Ces pierres à cerf sont sans conteste le témoignage artistique de l'âge de bronze (1 400-700 J.C.) le plus retentissant trouvé à ce jour. Elles tirent leur nom des dessins complexes de cerfs bondissants qui y sont gravés et sont autant d'indices de la dispersion de ces peuples à travers l'Asie centrale et peut-être même l'Amérique. Mené par William Fitzhugh, anthropologue au Smithsonian et directeur du musée national d'histoire naturelle, le projet Deer Stone consiste à retracer la progression des peuples autochtones à travers l'Asie centrale, la Sibérie et l'Arctique grâce aux pierres à cerf et d'identifier les effets néfastes du changement climatique sur ce patrimoine culturel.
Depuis 2001, le projet Deer Stone a recensé plus de 550 pierres à cerf dans la région verdoyante des steppes du Nord. Avec le soutien de Trust for Mutual Understanding, de subventions de la National Geographic Society, de financements de l'ambassadeur du Département d'État et de la fondation Luce, les chercheurs du Smithsonian se sont associés aux autorités mongoles. Ils répertorient les sites, recensent les dégradations faites sur les pierres à cerf et prodiguent des conseils pour préserver ces reliques. « Nous dressons la description de ces pierres à cerf pour qu'ensuite les responsables puissent les identifier et les protéger », explique Bill. « Nous apprenons aussi aux communautés locales à reconnaître ces sites et nous les encourageons à les protéger. »
Mais le travail des scientifiques du Smithsonian et des chercheurs mongols ne s'arrête pas à l'étude des pierres à cerf. Ils explorent l'ensemble du patrimoine culturel lié à l'élevage de rennes : pierres à cerf, tertres funéraires, relations entre les rennes et les lichens dont ils se nourrissent, etc.
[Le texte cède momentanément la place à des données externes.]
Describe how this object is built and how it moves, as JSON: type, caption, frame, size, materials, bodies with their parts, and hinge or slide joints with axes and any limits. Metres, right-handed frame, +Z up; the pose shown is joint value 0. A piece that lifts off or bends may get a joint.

Forte de ses compétences variées, regroupant aussi bien l'archéologie que la lichénologie, l'équipe du Smithsonian travaille sur le terrain et répertorie ce patrimoine culturel grâce à un large éventail de technologies.

Anthropologue au Smithsonian, Bruno Frohlich a soigneusement répertorié les khirigsuurs, tertres funéraires que l'on retrouve souvent à proximité des pierres à cerf sur des dizaines de sites de fouilles mis au jour dans la steppe mongole. Bill, Bruno et l’écologiste Steven Young ont mis en lien les pierres à cerf et l'art des régions arctiques allant jusqu'en Alaska. Ils furent les premiers à effectuer une datation au carbone quatorze sur les pierres à cerf et les khirigsuurs à partir de dents de chevaux sacrifiés non loin de ces pierres. Les pierres à cerf et les gisements khirigsuurs dateraient de 2700 à 3200 ans, soit 500 ans avant la date estimée par les premiers chercheurs. Ainsi, l'art des pierres à cerf précède le fameux âge de fer des Scythes (environ 500 av. J.-C.).
Paula De Priest, ethnobotaniste au Smithsonian, étudie le lien existant entre les lichens et les communautés d'éleveurs de rennes. Elle accompagne les Tsaatans dans des lieux reculés ou des camps pour entendre leurs récits ancestraux et apprendre avec eux à identifier les différentes sortes de lichens. Depuis 2002, Paula a passé en revue les plantes, paysages et lieux de culte liés aux migrations annuelles des Tsaatans dans les régions d'élevages de rennes au nord de la Mongolie. Accompagnée de guides tsaatans, elle a parcouru à dos de cheval des milliers de kilomètres de taïga dans les monts Sayan et de pâturages dans la vallée de Darkhad. S'appuyant sur les lieux et les artefacts trouvés dans plus de 150 édifices de culte, elle axe ses recherches sur la vénération des ancêtres, le chamanisme et le bouddhisme dans les communautés frontalières dont les rites sont inspirés des paysages.

En août 2012, Paula a constaté le pillage généralisé de pierres à cerf et de khirigsuur Ulaan Tolgoià . Pour évaluer l'étendue des dégâts, elle s'est appuyée sur les travaux scientifiques du Smithsonian réalisés par Rae Beaubien, Mel Wachowiak et Vicki Karas qui ont passé des années à scanner méticuleusement ces pierres sur le terrain. Après avoir fait état des dommages au gouvernement provincial, celui-ci a mis un an à restaurer le site avant d'y ériger une clôture protectrice.

Des chercheurs basés à Oulan Bator recensent toutes les données recueillies sur le patrimoine culturel mongol dans une seule et même base de données virtuelle. Celle-ci fait l'inventaire du patrimoine culturel constaté sur les sites archéologiques, des rapports ethnobotaniques, des images numériques de pierres — comptant des centaines de scans numériques en 3D — et des études sur le terrain. Cette ressource vise à lutter contre le trafic du patrimoine culturel en préservant les pierres à cerf et la culture mongole pour les générations à venir. Le projet Deer Stone, fruit de plus d'une décennie de recherches et de travaux pluridisciplinaires, a mis en lumière l'efficacité d'une collaboration entre chercheurs et communautés locales pour restaurer et préserver ce patrimoine culturel.